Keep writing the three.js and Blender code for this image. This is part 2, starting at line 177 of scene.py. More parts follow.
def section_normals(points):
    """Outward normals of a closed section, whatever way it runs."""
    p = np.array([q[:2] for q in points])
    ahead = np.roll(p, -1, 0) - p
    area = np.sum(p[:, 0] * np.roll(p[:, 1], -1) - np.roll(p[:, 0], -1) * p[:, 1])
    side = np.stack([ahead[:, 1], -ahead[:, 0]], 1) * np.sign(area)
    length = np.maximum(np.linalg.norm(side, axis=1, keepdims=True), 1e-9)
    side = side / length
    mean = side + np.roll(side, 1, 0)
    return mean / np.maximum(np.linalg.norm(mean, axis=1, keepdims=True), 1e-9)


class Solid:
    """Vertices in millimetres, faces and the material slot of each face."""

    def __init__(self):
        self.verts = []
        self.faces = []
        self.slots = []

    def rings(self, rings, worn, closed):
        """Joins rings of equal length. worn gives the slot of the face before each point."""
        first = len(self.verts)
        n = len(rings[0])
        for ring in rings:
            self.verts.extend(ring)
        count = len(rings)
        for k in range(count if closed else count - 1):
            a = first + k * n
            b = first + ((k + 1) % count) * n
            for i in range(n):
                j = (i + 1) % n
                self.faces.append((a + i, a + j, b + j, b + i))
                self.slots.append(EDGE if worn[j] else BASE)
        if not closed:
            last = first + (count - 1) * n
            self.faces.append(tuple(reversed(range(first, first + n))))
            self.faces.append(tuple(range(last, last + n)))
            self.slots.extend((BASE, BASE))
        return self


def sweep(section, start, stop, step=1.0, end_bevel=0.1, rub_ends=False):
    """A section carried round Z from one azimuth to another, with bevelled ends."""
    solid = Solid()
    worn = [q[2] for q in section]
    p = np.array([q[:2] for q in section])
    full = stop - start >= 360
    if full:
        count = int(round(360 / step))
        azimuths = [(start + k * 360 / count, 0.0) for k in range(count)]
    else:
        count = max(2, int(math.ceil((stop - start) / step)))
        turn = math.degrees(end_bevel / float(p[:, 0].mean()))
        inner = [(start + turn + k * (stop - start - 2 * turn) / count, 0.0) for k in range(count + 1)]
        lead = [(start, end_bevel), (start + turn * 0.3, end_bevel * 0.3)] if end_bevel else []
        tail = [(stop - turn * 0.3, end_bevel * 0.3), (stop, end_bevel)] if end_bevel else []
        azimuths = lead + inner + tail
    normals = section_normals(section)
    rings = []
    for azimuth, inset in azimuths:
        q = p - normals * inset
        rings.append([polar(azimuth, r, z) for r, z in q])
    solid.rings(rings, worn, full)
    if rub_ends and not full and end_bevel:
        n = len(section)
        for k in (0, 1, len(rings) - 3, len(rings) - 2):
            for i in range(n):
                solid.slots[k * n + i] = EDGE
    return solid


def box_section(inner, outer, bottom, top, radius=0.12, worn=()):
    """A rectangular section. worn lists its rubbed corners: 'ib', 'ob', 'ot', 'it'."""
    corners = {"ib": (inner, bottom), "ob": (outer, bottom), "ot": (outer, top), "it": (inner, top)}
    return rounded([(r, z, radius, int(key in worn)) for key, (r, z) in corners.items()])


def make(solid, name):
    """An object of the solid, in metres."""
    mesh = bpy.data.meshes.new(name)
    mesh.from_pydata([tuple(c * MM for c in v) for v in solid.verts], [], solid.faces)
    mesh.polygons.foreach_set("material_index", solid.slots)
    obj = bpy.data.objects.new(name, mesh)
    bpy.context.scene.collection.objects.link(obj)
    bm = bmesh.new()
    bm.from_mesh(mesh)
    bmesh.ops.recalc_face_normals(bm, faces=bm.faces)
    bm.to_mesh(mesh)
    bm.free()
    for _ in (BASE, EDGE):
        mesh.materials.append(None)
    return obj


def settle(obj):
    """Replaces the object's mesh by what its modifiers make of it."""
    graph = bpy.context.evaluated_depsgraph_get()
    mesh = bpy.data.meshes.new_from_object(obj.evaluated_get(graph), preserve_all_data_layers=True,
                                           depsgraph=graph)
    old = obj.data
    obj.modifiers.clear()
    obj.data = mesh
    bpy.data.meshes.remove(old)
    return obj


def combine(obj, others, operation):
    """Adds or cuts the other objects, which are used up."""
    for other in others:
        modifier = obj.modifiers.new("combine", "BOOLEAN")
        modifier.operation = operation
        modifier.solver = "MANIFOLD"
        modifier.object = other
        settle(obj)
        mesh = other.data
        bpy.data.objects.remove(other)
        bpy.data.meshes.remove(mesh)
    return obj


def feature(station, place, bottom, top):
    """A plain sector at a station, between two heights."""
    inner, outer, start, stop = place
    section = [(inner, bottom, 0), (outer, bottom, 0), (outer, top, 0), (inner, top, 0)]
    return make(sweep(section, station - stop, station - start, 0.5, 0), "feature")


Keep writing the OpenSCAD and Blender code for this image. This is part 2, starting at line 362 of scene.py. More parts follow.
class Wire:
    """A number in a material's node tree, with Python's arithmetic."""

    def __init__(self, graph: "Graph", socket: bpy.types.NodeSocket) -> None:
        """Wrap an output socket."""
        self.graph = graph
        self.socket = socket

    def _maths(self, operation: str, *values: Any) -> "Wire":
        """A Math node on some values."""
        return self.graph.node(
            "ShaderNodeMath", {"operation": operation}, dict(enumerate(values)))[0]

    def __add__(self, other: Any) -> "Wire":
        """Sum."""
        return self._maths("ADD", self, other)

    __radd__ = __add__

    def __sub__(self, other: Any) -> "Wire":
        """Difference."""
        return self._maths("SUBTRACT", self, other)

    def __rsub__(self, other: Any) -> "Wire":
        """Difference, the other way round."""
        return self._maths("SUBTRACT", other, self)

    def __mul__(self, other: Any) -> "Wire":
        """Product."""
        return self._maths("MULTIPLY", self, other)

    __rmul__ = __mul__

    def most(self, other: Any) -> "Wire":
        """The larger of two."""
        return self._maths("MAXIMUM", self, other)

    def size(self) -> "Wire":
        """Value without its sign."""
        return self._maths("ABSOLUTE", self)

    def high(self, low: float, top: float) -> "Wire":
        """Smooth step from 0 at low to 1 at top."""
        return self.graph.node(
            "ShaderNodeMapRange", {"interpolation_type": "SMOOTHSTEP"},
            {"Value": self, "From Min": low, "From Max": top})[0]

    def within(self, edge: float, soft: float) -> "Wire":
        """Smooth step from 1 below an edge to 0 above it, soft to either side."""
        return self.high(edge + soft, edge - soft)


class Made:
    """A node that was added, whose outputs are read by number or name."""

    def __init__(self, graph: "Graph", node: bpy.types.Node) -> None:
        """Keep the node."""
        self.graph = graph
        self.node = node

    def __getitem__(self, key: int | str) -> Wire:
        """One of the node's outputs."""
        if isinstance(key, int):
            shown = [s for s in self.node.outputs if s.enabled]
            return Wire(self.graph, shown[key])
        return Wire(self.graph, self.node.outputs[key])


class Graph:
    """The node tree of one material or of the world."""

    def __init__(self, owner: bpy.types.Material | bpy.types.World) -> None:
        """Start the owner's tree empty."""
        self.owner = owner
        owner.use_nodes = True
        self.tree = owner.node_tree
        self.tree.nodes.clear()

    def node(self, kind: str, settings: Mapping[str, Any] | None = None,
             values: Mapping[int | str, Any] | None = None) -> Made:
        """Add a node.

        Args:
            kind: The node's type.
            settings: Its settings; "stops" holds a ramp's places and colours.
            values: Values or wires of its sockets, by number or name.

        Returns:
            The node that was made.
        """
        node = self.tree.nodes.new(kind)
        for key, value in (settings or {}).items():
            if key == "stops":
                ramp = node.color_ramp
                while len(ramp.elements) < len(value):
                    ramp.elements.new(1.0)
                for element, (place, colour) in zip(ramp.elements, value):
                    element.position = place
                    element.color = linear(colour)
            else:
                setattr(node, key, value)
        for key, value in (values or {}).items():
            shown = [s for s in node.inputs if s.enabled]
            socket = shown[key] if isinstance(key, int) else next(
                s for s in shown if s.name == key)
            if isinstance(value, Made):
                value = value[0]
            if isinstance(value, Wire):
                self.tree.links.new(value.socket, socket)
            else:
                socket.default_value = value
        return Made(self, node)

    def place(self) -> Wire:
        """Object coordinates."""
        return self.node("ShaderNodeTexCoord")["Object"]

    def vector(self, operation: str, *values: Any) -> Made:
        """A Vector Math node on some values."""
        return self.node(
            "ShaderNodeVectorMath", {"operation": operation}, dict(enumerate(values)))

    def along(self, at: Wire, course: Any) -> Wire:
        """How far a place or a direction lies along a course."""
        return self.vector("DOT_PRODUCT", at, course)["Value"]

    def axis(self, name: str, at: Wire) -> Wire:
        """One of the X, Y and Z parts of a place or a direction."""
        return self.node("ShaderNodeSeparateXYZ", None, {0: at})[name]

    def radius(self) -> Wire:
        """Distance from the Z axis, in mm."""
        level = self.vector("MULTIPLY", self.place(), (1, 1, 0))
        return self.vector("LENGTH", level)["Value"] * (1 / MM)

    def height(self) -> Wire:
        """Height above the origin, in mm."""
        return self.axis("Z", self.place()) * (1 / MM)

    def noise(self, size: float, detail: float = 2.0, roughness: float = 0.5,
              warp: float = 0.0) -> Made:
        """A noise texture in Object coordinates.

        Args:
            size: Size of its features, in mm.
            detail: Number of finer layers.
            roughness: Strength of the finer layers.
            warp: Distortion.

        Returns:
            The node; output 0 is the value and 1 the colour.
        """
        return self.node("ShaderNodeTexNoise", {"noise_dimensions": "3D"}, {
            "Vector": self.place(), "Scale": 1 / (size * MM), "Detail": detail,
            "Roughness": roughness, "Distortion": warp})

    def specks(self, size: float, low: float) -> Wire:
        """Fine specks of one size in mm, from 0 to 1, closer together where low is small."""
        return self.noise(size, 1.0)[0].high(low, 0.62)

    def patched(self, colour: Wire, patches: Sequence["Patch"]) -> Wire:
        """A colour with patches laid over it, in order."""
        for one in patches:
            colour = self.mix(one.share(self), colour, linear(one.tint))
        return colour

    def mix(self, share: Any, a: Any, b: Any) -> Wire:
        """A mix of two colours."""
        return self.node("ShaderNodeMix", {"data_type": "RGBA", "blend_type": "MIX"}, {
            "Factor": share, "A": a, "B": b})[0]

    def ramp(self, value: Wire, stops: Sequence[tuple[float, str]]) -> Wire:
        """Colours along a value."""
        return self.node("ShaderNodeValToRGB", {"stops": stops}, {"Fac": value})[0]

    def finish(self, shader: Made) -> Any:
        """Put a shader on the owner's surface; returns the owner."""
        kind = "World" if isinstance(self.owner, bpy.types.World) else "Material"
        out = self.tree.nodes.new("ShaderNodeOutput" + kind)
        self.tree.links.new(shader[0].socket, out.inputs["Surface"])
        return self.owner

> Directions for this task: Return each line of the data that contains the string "More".

> Task solution:
Keep writing the three.js and Blender code for this image. This is part 2, starting at line 177 of scene.py. More parts follow.
Keep writing the OpenSCAD and Blender code for this image. This is part 2, starting at line 362 of scene.py. More parts follow.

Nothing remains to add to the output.